|The Mining Journal 1900 Obituary of Mary Ann Simons|
Entry 5: Seeing Mary Ann
My search was at a standstill. Mary Ann was that inevitable brick wall faced by so many. But I was wearing blinders. These needed to be shed before I could break through what I thought to be a solid obstacle.
The treasured family paper gave me Mary Ann’s birthdate but without a maiden name, I could not locate her parents and thus garner more names for my tree collection. I became obsessed with finding this name. Either her death certificate or even the death certificate of my great great grandmother, Harriett should contain this precious information. Asking my mother was of little use as she had never asked these kinds of questions or remembered hearing what I considered to be essential family data. So, I sought these certificates. Alas, Harriett’s death certificate showed that the informant did not remember her mother’s maiden name. To make matters worse, there was no certificate for Mary Ann in the Marquette County Courthouse. I turned to another source and emailed a clerk in Orange County, Vermont who located Harriett’s marriage license. The morning it arrived in my inbox, tears came to my eyes as under mother’s name, only the words, Mary Ann, were listed. Certain that there had been an error by the person looking for Mary Ann’s death certificate at the Marquette County Courthouse, I asked my niece to go back, but like me, she discovered no certificate existed.
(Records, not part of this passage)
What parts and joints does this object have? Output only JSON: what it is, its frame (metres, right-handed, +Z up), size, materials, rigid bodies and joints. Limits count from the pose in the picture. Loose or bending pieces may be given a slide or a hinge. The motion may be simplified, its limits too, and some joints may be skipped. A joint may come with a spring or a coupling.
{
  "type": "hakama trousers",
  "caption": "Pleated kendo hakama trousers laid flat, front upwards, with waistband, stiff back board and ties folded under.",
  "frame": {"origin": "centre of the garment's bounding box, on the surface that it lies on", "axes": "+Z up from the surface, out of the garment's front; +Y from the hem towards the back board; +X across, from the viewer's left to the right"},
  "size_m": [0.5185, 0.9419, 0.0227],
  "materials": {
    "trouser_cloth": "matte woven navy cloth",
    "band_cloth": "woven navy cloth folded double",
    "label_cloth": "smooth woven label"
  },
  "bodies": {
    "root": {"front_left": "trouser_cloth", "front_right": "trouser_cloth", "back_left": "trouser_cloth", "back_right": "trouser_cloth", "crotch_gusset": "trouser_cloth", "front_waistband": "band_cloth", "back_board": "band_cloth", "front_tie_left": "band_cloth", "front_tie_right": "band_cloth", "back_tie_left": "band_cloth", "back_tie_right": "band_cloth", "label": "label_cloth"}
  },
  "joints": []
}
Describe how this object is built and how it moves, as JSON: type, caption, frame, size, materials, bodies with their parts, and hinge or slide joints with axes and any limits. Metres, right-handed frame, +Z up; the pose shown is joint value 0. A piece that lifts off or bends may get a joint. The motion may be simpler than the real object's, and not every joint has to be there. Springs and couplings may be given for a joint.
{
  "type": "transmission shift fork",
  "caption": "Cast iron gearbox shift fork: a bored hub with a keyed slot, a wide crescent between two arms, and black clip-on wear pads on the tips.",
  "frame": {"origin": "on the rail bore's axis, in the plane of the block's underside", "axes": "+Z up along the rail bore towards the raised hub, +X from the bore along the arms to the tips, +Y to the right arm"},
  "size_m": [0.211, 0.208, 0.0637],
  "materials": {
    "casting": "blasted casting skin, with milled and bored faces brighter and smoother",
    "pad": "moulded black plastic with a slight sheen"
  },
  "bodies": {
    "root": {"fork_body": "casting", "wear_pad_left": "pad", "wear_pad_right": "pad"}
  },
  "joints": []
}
In subsequent visits to Marquette, I took to sitting in the darkened microfiche room at the Peter White Public Library. Here I mined through the local paper, pausing to see on the screen the reality of Mary Ann’s world. I halted the machine’s reels to look at advertisements of the day. False teeth for the exorbitant price of $20 and two pounds of hamburger meat for 25 cents made me smile. I laughed out loud at the articles announcing a person had traveled to Ishpeming from Negaunee, the mileage a pittance by today’s standards.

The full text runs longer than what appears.